**Goal of the exercise:**
Please output the lines shown below exactly as they appear.

**Recorded information:**
* Begin *

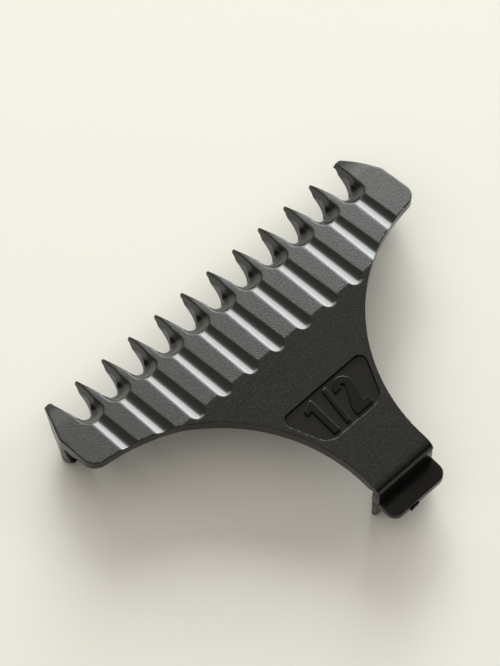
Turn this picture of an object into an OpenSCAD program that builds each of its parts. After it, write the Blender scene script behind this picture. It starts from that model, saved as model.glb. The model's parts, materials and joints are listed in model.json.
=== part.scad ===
// Clip-on guard comb for a hair trimmer with a wide T-shaped blade. Millimetres.
// +X runs along the tooth row, +Y points to the tooth tips, +Z is the outer, skin-side face.
// The origin lies on the surface the comb stands on, under the middle of its outline.
// The comb is one moulding: its fixed members meet face to face, and the latch at the tail flexes.

/* [Body] */
// Height of the flat outer face above the surface the comb stands on
body_height = 6.9; // [6.5:0.1:8.3]
// Distance from the facet line back to the outer face of the tail wall
body_length = 17.5; // [16.5:0.25:21]
// Thickness of the flat body plate
plate_t = 1.4; // [1.2:0.05:1.7]
// Width of the straight neck at the tail
neck_width = 7.1; // [6.5:0.1:8.6]
// Length of the straight neck in front of the tail wall's outer face
neck_length = 1.9; // [1.5:0.1:2.5]
// Radius of the two concave sides
waist_r = 18.2; // [17:0.1:22]
// Rounding of the rear corners of the end cheeks
cheek_corner_r = 1.6; // [1:0.1:2]

/* [Tooth row] */
// Distance between neighbouring teeth
tooth_pitch = 3.4; // [3.3:0.05:4.1]
// Width of a gap at the outer face
gap_width = 2.6; // [2.2:0.05:2.7]
// Narrowing of a gap on each side, per millimetre of depth
gap_draft = 0.29; // [0.2:0.01:0.32]
// Forward lean of the gap root, in degrees
root_lean = 30; // [15:1:35]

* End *

**Expected answer:**
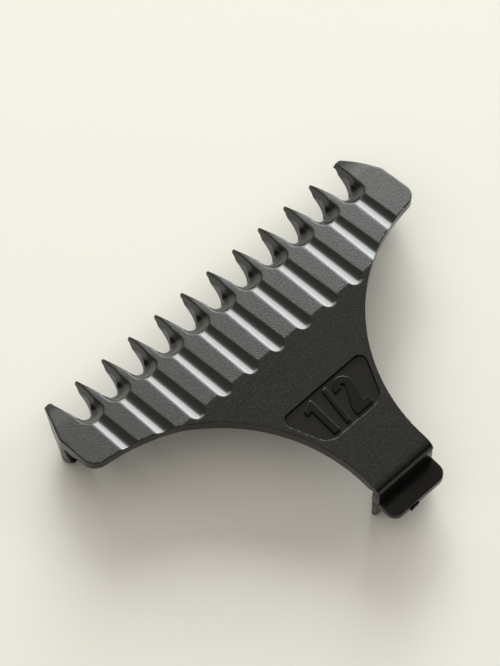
Turn this picture of an object into an OpenSCAD program that builds each of its parts. After it, write the Blender scene script behind this picture. It starts from that model, saved as model.glb. The model's parts, materials and joints are listed in model.json.
=== part.scad ===
// Clip-on guard comb for a hair trimmer with a wide T-shaped blade. Millimetres.
// +X runs along the tooth row, +Y points to the tooth tips, +Z is the outer, skin-side face.
// The origin lies on the surface the comb stands on, under the middle of its outline.
// The comb is one moulding: its fixed members meet face to face, and the latch at the tail flexes.

/* [Body] */
// Height of the flat outer face above the surface the comb stands on
body_height = 6.9; // [6.5:0.1:8.3]
// Distance from the facet line back to the outer face of the tail wall
body_length = 17.5; // [16.5:0.25:21]
// Thickness of the flat body plate
plate_t = 1.4; // [1.2:0.05:1.7]
// Width of the straight neck at the tail
neck_width = 7.1; // [6.5:0.1:8.6]
// Length of the straight neck in front of the tail wall's outer face
neck_length = 1.9; // [1.5:0.1:2.5]
// Radius of the two concave sides
waist_r = 18.2; // [17:0.1:22]
// Rounding of the rear corners of the end cheeks
cheek_corner_r = 1.6; // [1:0.1:2]

/* [Tooth row] */
// Distance between neighbouring teeth
tooth_pitch = 3.4; // [3.3:0.05:4.1]
// Width of a gap at the outer face
gap_width = 2.6; // [2.2:0.05:2.7]
// Narrowing of a gap on each side, per millimetre of depth
gap_draft = 0.29; // [0.2:0.01:0.32]
// Forward lean of the gap root, in degrees
root_lean = 30; // [15:1:35]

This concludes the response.